Canderous could still hear the screams of his brothers, as the foul Dark Eldar tortured them to death, the ecstatic wails of the Mandrakes and Daemonets, drawing perverse pleasure from the space marines, even as they killed them. He could remember the feeling of disgust, when he saw the Chapter-Master standing behind a veritable wall of scouts and initiates, screaming orders, almost perceptibly frightened by the swift assault. Taking charge of that battle had been Canderous begrudging duty... fighting through these halls, taking them back from the forces of Chaos and the Xeno – a hand impacted the back of his armour
“Quickly, brother Canderous, depart for the meeting, angering our Chapter Master again would be ill advised today” Dessel said as he walked by, un-powered Plas-pistol and Power sword holstered at his sides, helmet clanking along next to the pistol on his belt. Canderous likewise gathered and holstered his weapons, and putting his helmet under his arm followed Dessel down the corridor. When they reached the room Calgus had designated at the meeting chamber. Arrayed in a semi circle were 20 odd marines, most of them still bore the same haunted look in their eyes. Just behind the Captain and Chaplain, were three Tech-Marines, and a Master of the Forge as well; they paid no mind to their brethren, the largest of the four, in fact, slammed both Dessel and Canderous’ shoulders on his way past, neither looking up, nor speaking to either. Dessel and Canderous both sat amongst like marines, and waited for Calgus to arrive. Precisely 15 minutes after having confronted Dessel and Canderous in the sparring room, Calgus entered the meeting chamber, sat in the last empty chair, pulled out several lists, and began speaking.
“Very well, it seems all 10 captains, 9 Chaplains, 8 Librarians, 3 Techmarines, our master of the forge, and myself are present, my first order of business will be to establish a hierarchy, of course, there is myself your first in command, and chapter master.
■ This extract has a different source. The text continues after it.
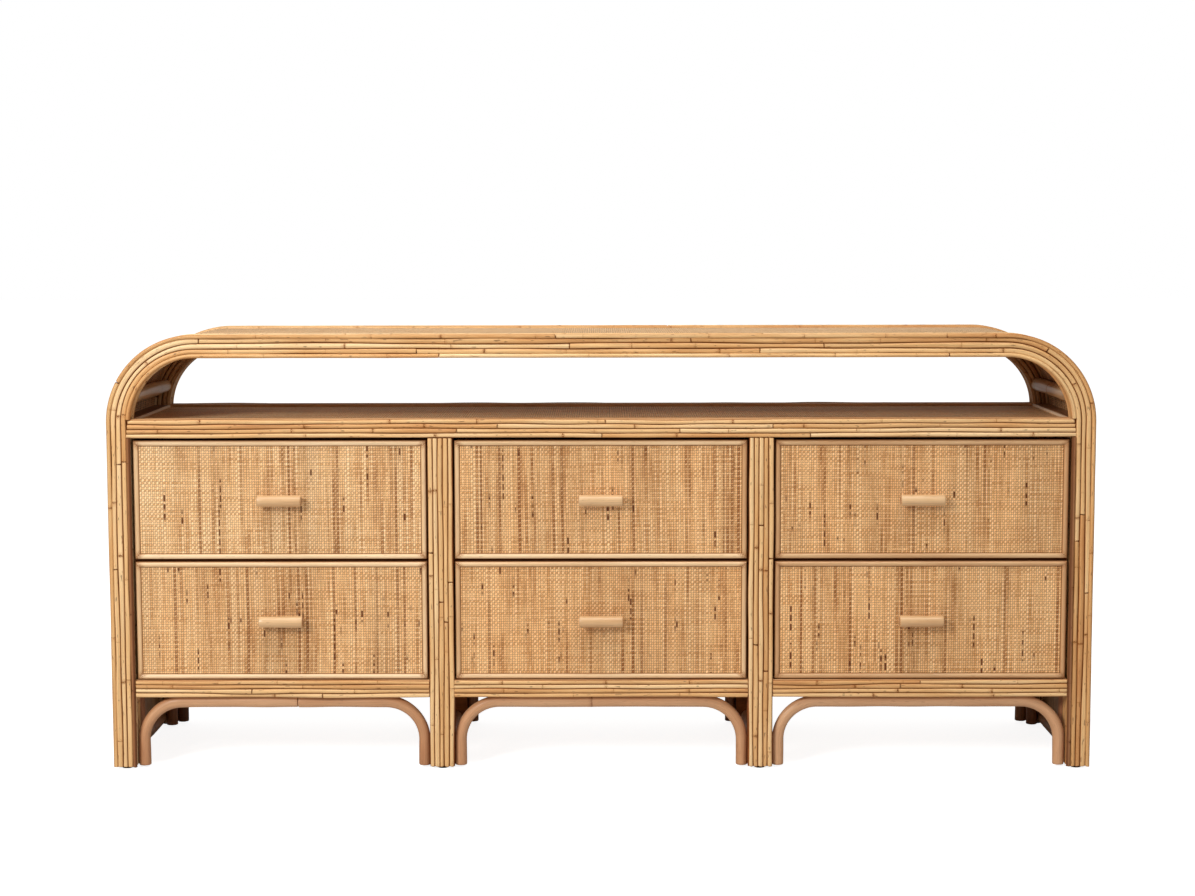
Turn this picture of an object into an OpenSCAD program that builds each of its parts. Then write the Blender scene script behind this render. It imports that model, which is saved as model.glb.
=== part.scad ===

For the Captains, my second in command, will be Dessel Ordo, due to his prior experience with veterans, and an exemplary service record. Directly below him, is Brother Captain Ranaulf Conrax… Canderous barely listened to this, simply matching names and faces. Finally, the Chapter Master reached the chaplains.
“”The Master of Sanctity will be Canderous Jafan, based on superior experience, seniority, and an exemplary record, directly beneath him will be Morhantz Eilya…” Canderous paid close attention here, these were his charges after all.
“That said,” continued Calgus “I will move on to the resources we have at our disposal, as 50% of the supplies recovered from out previous chapters” almost everyone in the room, save Calgus, shifted quite uncomfortably, Canderous was shocked that one chosen to be a chapter Master could be so completely out of touch with his command staff; it wasn’t even the groups newness as a group that was responsible for this, it was an utter lack of tact and common sense. “which will leave us with a moderate sized fleet and crews for it; 25 suits of Dreadnaught Armour, and assorted wargear for each; 35 suits of Tactical Dreadnaught armour; a sizeable backlog of powered weapons; 15 suits of Artificed Armour, and an order from the Forgeworld Heirophox IV for a standard mechanized compliment of 15 Rhino transports, 15 Razorback transports, 10 Predator Tanks and assorted weaponry…” Calgus droned on, scrolling through a list that most men had already estimated, and or seen for themselves previously; as every chapter of this founding got the same list.
----------------------Several hours later---------------------------------
“And finally, our recruits have been drawn from a doomed feral world, and are finishing up their first round of implants as we speak” Calgus said, somehow, his voice unchanged after several hours of talking to the other marines, without drink, or break. “we will make landfall on Aurillius Secundus in five minutes, training our chapter begins in fifteen. We have enough acolytes at this point for a 25% mortality mate in training. And, a last word for this weeks staff briefing, at the end of training, there will be a series of war-games, the victor of said games will be given the surplus supplies from the old chapters I mentioned previously. Clear your chambers on this ship, and meet me on training yard 17X-21 alpha, in 15 minutes, understood?” with that, the marines were real eased.
Once they had all filtered out of the chamber, Canderous noticed Dessel fall into step with him “If Calgus is as much a fool as he seems now, we may well have to run the chapter for him” he said to Canderous
“I know the type” Canderous replied, “they have their uses”…


----------



## vacantghost (Feb 16, 2008)

*claps* wow. cant wait to read more


----------



## Jackinator (Nov 18, 2008)

Wow, really good, and I'm a pretty avid reader, 3-4 books a week on average.


----------



## Dessel_Ordo (Jul 28, 2008)

thanks for the feedback guys... chapter 3 is in the works now that finals are over


----------



## kiret (Oct 1, 2008)

I am also an avid reader and think that it is very well done. Premise and combat sequences particularly. With a little brushing up it will definately be first rate materiel. Keep up the good work. I'll anxiously await the next chapter.


----------



## lawrence96 (Sep 1, 2008)

Cyber High-5 my man, this is a most excellent story keep it up.


----------



## Fumble Tumble (Oct 3, 2008)

wow dessel mate its great cant wait for the next chapter +rep for you its wonderful (nearly weeping in appreciation!)


----------



## FleshHound6 (Dec 16, 2008)

nice.
dont really know what more to say other than that, great work


----------



## Dreadnought425 (Mar 21, 2009)

Love it! Great job!


----------



## Lupercal101 (Jan 26, 2009)

coolio!!!!!!!!+rep


----------



## fdshfn (Jun 24, 2009)

great job, cant wait to read more:victory::good:


----------